What I Learned From Boardwalk Empire
I watched each episode like someone in a catatonic trance. I would often re-play a scene more than once, much to the annoyance of my hubby. This happened if I didn’t quite get what was happening, which, with the vast amount of characters, is like trying to remember the names of all the new people you ever met at parties. But, for the main characters in the show…no need to worry. You’ll certainly remember them for several reasons – intense reactions, followed by unthinkable actions, and a sort of, holy crap, did you see that type of plot advancement.
The show is brutal, but it’s about organized crime, not a cupcake party. It pushes boundaries, so much so that many left me with my mouth hanging open. (Like the scene between a mother and son I could not believe they aired.) The show is complex, with a lot of different things happening, and cliff hangers galore. Some episodes leave characters lounging in limbo land. You might not find out what is going on with them until several episodes later, or maybe not until the next season, or maybe not at all if the writers feel they’ve done all they can with them. Like the character Nelson, who is one of my favorites. He lost his wife after she discovered what he’d been up to. (boinking another woman, as well as going undercover – without his boss’s permission – to catch the main character Enoch Thompson selling bootleg liquor – i.e.Nucky. Nelson used to have a strange fervent religious streak that has somehow been neglected – or maybe the writers were trying to make him more sympathetic…IDK). Anyway, we’ve not heard from Nelson’s wife since she caught him playing house with another. You never know, they might resurrect her in the future, shake up ole Nelson’s world again – now that he’s living in sin with the nanny and the two kids he’s now had by her. Oh, and he’s got himself mixed up working for the mafia.
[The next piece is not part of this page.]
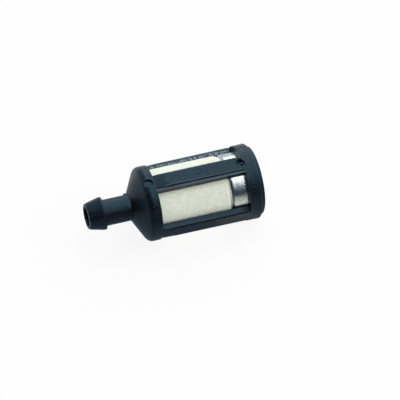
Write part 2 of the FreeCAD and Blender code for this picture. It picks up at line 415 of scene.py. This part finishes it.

The writers of this show assume one major thing about their audience. They get it. They get it even when they are cryptic in the dialogue or pick up on some aspect of a character’s situation mid-way. They believe in the overall strength of their plot, the underpinning action along with the character’s wants and needs to carry it all off. And even with some of their most notorious and cruel characters, they’ve developed personality traits and habits that make you sympathetic, or at least get why they are doing what they do. They write about rage, lust, greed, family ties, love triangles, broken trust, dirty deals gone even dirtier, betrayal and death, lots of death. You know, all that good stuff. The do another thing. They surprise the hell out of you. You never see it coming.
Even though I’ve never done it, I realize writing for a television show is quite different than writing a novel. For my current WIP, which I’m attempting literary suspense (we’ll see how that goes) I believe I have a little bit more leeway in developing my story. And although I know about show, don’t tell – or only allow a tiny bit of telling, I think studying the way this show moved the story along quickly, resolved conflicts, created new ones, and made their characters interesting was simply an unexpected, and unintended (yet totally awesome!!) outcome. I’ve got to learn to trust readers will get it, and that I don’t need to spell everything out.
Have you ever used your favorite television show as a way to analyze your own writing?